▸ **JOB**:
Below is a set of records; restate each one word for word.

○ ○ ○ ○ ○

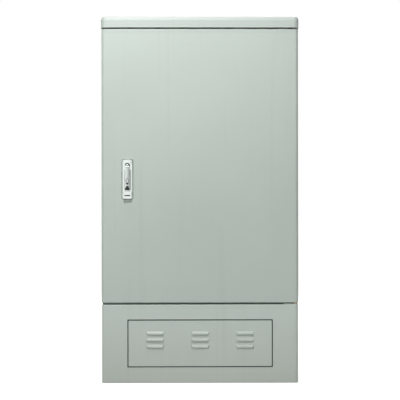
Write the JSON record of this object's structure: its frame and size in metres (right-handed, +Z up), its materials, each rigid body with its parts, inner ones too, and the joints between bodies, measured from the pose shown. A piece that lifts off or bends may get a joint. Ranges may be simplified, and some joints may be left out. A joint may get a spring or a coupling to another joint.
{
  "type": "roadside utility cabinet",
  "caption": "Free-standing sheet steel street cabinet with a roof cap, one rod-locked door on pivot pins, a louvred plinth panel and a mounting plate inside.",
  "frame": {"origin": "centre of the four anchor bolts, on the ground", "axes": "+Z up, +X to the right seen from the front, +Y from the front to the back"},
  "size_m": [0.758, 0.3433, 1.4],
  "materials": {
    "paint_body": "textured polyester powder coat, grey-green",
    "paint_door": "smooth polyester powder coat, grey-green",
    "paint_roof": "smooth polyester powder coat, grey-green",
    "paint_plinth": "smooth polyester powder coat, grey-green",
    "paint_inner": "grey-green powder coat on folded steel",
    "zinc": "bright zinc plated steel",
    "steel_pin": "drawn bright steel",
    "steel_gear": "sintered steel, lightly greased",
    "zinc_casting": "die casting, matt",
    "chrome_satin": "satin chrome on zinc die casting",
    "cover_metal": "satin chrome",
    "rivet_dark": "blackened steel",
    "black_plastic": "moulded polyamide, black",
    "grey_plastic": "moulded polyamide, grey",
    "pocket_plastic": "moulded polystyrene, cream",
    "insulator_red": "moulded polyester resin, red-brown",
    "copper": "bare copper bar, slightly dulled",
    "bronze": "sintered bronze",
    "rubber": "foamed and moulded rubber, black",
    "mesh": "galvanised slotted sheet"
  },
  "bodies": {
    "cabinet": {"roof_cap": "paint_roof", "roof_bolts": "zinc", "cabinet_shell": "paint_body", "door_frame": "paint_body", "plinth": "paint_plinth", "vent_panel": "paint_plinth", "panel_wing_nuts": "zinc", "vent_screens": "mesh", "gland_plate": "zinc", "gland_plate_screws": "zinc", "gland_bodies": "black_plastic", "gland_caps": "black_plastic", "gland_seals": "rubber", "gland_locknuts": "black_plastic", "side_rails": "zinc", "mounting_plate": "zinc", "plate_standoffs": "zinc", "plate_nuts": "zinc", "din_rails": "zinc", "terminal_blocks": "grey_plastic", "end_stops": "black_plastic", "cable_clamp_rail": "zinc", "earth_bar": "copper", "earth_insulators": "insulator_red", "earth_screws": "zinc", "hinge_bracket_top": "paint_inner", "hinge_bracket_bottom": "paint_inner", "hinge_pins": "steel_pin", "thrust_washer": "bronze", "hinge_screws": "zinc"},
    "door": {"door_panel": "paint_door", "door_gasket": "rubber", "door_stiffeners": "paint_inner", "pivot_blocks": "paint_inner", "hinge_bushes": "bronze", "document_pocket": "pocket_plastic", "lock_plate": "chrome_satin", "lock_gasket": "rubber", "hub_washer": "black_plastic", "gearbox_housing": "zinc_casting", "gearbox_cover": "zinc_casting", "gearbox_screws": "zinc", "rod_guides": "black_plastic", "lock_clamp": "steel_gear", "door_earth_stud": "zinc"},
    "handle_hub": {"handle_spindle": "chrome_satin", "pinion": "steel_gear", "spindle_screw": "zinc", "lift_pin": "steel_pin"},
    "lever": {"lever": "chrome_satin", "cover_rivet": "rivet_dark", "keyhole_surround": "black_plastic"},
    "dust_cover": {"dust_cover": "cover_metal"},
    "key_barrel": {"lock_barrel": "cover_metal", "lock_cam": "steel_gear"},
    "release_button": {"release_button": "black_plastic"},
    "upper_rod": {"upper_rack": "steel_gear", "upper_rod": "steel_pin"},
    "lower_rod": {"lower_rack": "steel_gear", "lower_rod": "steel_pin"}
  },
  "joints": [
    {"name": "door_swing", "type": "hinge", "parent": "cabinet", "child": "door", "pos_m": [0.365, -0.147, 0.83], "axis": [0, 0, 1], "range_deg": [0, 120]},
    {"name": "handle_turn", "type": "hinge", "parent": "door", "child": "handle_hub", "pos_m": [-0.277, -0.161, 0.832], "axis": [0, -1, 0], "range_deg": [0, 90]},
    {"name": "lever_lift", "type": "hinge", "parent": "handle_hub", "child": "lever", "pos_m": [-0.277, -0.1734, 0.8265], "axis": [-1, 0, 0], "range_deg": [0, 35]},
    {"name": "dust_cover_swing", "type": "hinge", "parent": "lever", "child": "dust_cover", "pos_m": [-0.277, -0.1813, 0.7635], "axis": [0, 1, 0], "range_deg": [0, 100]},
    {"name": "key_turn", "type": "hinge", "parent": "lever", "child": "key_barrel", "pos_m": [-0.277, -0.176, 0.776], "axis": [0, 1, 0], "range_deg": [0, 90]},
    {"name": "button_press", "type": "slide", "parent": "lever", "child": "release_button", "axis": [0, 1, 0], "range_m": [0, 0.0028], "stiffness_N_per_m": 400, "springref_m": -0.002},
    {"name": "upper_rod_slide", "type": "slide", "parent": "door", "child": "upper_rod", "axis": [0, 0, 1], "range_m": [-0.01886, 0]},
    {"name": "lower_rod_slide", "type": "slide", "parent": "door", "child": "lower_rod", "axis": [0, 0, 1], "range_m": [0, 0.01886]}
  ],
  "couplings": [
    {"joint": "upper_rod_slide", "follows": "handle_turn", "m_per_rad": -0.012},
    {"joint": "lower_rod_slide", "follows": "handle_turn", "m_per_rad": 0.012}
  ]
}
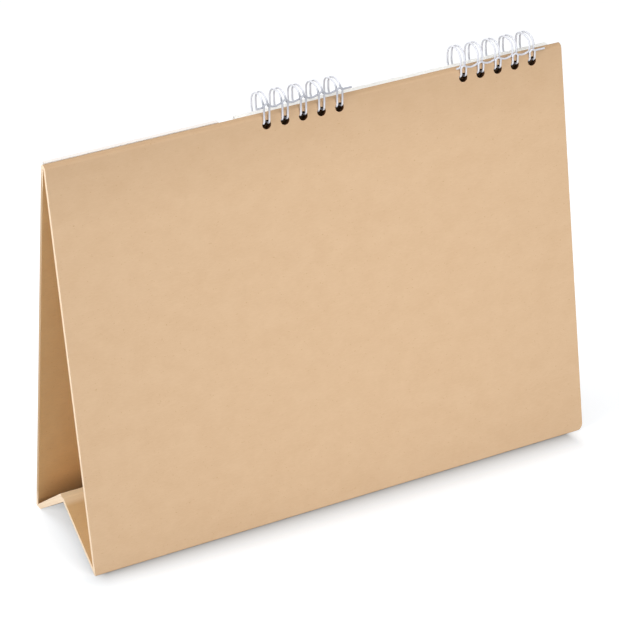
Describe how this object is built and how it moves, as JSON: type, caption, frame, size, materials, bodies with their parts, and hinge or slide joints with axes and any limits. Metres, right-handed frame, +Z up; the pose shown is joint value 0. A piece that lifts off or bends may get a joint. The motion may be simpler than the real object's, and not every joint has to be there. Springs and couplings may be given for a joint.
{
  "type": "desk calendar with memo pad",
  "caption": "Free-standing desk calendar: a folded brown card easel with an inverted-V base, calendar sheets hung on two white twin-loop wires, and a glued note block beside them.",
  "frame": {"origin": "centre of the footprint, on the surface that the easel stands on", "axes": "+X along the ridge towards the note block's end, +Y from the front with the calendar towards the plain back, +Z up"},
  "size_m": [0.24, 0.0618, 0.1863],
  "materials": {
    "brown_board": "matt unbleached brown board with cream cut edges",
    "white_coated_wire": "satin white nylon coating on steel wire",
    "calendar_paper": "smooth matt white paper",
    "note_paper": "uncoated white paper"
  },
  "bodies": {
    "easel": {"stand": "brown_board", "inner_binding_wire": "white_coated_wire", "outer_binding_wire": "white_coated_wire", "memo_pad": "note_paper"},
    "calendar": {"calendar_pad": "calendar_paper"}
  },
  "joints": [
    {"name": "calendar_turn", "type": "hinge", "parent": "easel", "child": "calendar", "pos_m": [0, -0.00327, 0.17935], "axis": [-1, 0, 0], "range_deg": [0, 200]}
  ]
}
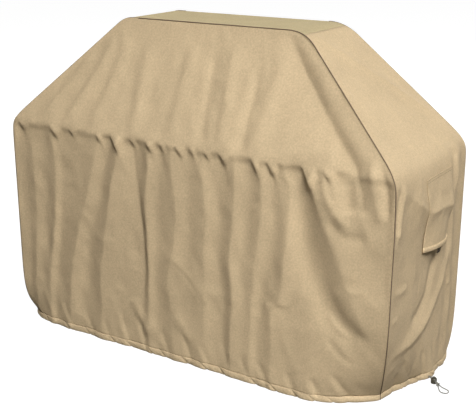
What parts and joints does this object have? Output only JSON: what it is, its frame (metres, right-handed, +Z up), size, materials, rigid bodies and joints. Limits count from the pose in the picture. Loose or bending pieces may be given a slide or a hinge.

○ ○ ○ ○ ○

▸ **THE RESPONSE**:
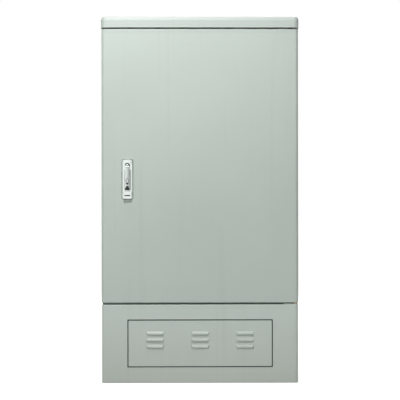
Write the JSON record of this object's structure: its frame and size in metres (right-handed, +Z up), its materials, each rigid body with its parts, inner ones too, and the joints between bodies, measured from the pose shown. A piece that lifts off or bends may get a joint. Ranges may be simplified, and some joints may be left out. A joint may get a spring or a coupling to another joint.
{
  "type": "roadside utility cabinet",
  "caption": "Free-standing sheet steel street cabinet with a roof cap, one rod-locked door on pivot pins, a louvred plinth panel and a mounting plate inside.",
  "frame": {"origin": "centre of the four anchor bolts, on the ground", "axes": "+Z up, +X to the right seen from the front, +Y from the front to the back"},
  "size_m": [0.758, 0.3433, 1.4],
  "materials": {
    "paint_body": "textured polyester powder coat, grey-green",
    "paint_door": "smooth polyester powder coat, grey-green",
    "paint_roof": "smooth polyester powder coat, grey-green",
    "paint_plinth": "smooth polyester powder coat, grey-green",
    "paint_inner": "grey-green powder coat on folded steel",
    "zinc": "bright zinc plated steel",
    "steel_pin": "drawn bright steel",
    "steel_gear": "sintered steel, lightly greased",
    "zinc_casting": "die casting, matt",
    "chrome_satin": "satin chrome on zinc die casting",
    "cover_metal": "satin chrome",
    "rivet_dark": "blackened steel",
    "black_plastic": "moulded polyamide, black",
    "grey_plastic": "moulded polyamide, grey",
    "pocket_plastic": "moulded polystyrene, cream",
    "insulator_red": "moulded polyester resin, red-brown",
    "copper": "bare copper bar, slightly dulled",
    "bronze": "sintered bronze",
    "rubber": "foamed and moulded rubber, black",
    "mesh": "galvanised slotted sheet"
  },
  "bodies": {
    "cabinet": {"roof_cap": "paint_roof", "roof_bolts": "zinc", "cabinet_shell": "paint_body", "door_frame": "paint_body", "plinth": "paint_plinth", "vent_panel": "paint_plinth", "panel_wing_nuts": "zinc", "vent_screens": "mesh", "gland_plate": "zinc", "gland_plate_screws": "zinc", "gland_bodies": "black_plastic", "gland_caps": "black_plastic", "gland_seals": "rubber", "gland_locknuts": "black_plastic", "side_rails": "zinc", "mounting_plate": "zinc", "plate_standoffs": "zinc", "plate_nuts": "zinc", "din_rails": "zinc", "terminal_blocks": "grey_plastic", "end_stops": "black_plastic", "cable_clamp_rail": "zinc", "earth_bar": "copper", "earth_insulators": "insulator_red", "earth_screws": "zinc", "hinge_bracket_top": "paint_inner", "hinge_bracket_bottom": "paint_inner", "hinge_pins": "steel_pin", "thrust_washer": "bronze", "hinge_screws": "zinc"},
    "door": {"door_panel": "paint_door", "door_gasket": "rubber", "door_stiffeners": "paint_inner", "pivot_blocks": "paint_inner", "hinge_bushes": "bronze", "document_pocket": "pocket_plastic", "lock_plate": "chrome_satin", "lock_gasket": "rubber", "hub_washer": "black_plastic", "gearbox_housing": "zinc_casting", "gearbox_cover": "zinc_casting", "gearbox_screws": "zinc", "rod_guides": "black_plastic", "lock_clamp": "steel_gear", "door_earth_stud": "zinc"},
    "handle_hub": {"handle_spindle": "chrome_satin", "pinion": "steel_gear", "spindle_screw": "zinc", "lift_pin": "steel_pin"},
    "lever": {"lever": "chrome_satin", "cover_rivet": "rivet_dark", "keyhole_surround": "black_plastic"},
    "dust_cover": {"dust_cover": "cover_metal"},
    "key_barrel": {"lock_barrel": "cover_metal", "lock_cam": "steel_gear"},
    "release_button": {"release_button": "black_plastic"},
    "upper_rod": {"upper_rack": "steel_gear", "upper_rod": "steel_pin"},
    "lower_rod": {"lower_rack": "steel_gear", "lower_rod": "steel_pin"}
  },
  "joints": [
    {"name": "door_swing", "type": "hinge", "parent": "cabinet", "child": "door", "pos_m": [0.365, -0.147, 0.83], "axis": [0, 0, 1], "range_deg": [0, 120]},
    {"name": "handle_turn", "type": "hinge", "parent": "door", "child": "handle_hub", "pos_m": [-0.277, -0.161, 0.832], "axis": [0, -1, 0], "range_deg": [0, 90]},
    {"name": "lever_lift", "type": "hinge", "parent": "handle_hub", "child": "lever", "pos_m": [-0.277, -0.1734, 0.8265], "axis": [-1, 0, 0], "range_deg": [0, 35]},
    {"name": "dust_cover_swing", "type": "hinge", "parent": "lever", "child": "dust_cover", "pos_m": [-0.277, -0.1813, 0.7635], "axis": [0, 1, 0], "range_deg": [0, 100]},
    {"name": "key_turn", "type": "hinge", "parent": "lever", "child": "key_barrel", "pos_m": [-0.277, -0.176, 0.776], "axis": [0, 1, 0], "range_deg": [0, 90]},
    {"name": "button_press", "type": "slide", "parent": "lever", "child": "release_button", "axis": [0, 1, 0], "range_m": [0, 0.0028], "stiffness_N_per_m": 400, "springref_m": -0.002},
    {"name": "upper_rod_slide", "type": "slide", "parent": "door", "child": "upper_rod", "axis": [0, 0, 1], "range_m": [-0.01886, 0]},
    {"name": "lower_rod_slide", "type": "slide", "parent": "door", "child": "lower_rod", "axis": [0, 0, 1], "range_m": [0, 0.01886]}
  ],
  "couplings": [
    {"joint": "upper_rod_slide", "follows": "handle_turn", "m_per_rad": -0.012},
    {"joint": "lower_rod_slide", "follows": "handle_turn", "m_per_rad": 0.012}
  ]
}
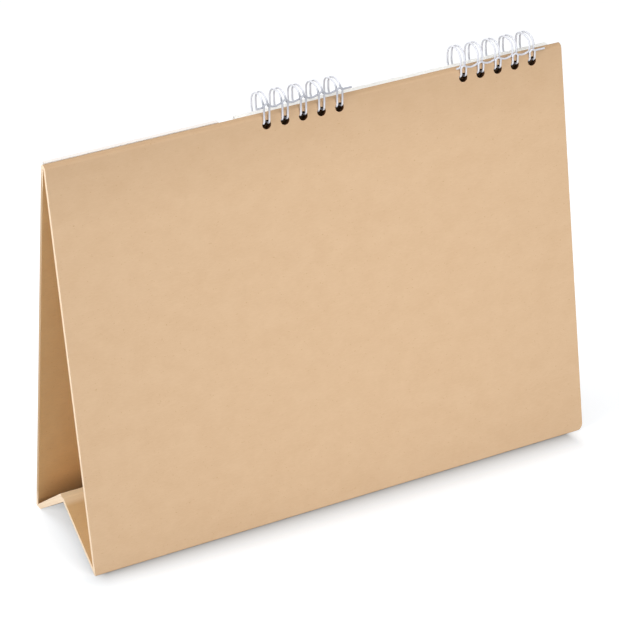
Describe how this object is built and how it moves, as JSON: type, caption, frame, size, materials, bodies with their parts, and hinge or slide joints with axes and any limits. Metres, right-handed frame, +Z up; the pose shown is joint value 0. A piece that lifts off or bends may get a joint. The motion may be simpler than the real object's, and not every joint has to be there. Springs and couplings may be given for a joint.
{
  "type": "desk calendar with memo pad",
  "caption": "Free-standing desk calendar: a folded brown card easel with an inverted-V base, calendar sheets hung on two white twin-loop wires, and a glued note block beside them.",
  "frame": {"origin": "centre of the footprint, on the surface that the easel stands on", "axes": "+X along the ridge towards the note block's end, +Y from the front with the calendar towards the plain back, +Z up"},
  "size_m": [0.24, 0.0618, 0.1863],
  "materials": {
    "brown_board": "matt unbleached brown board with cream cut edges",
    "white_coated_wire": "satin white nylon coating on steel wire",
    "calendar_paper": "smooth matt white paper",
    "note_paper": "uncoated white paper"
  },
  "bodies": {
    "easel": {"stand": "brown_board", "inner_binding_wire": "white_coated_wire", "outer_binding_wire": "white_coated_wire", "memo_pad": "note_paper"},
    "calendar": {"calendar_pad": "calendar_paper"}
  },
  "joints": [
    {"name": "calendar_turn", "type": "hinge", "parent": "easel", "child": "calendar", "pos_m": [0, -0.00327, 0.17935], "axis": [-1, 0, 0], "range_deg": [0, 200]}
  ]
}
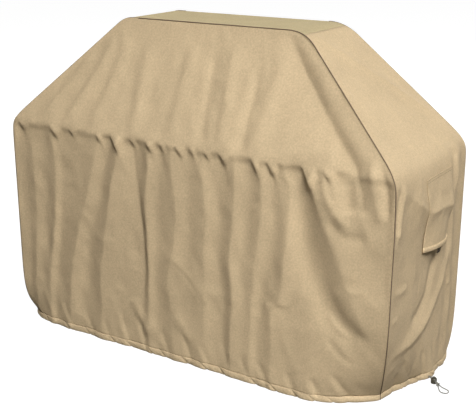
What parts and joints does this object have? Output only JSON: what it is, its frame (metres, right-handed, +Z up), size, materials, rigid bodies and joints. Limits count from the pose in the picture. Loose or bending pieces may be given a slide or a hinge.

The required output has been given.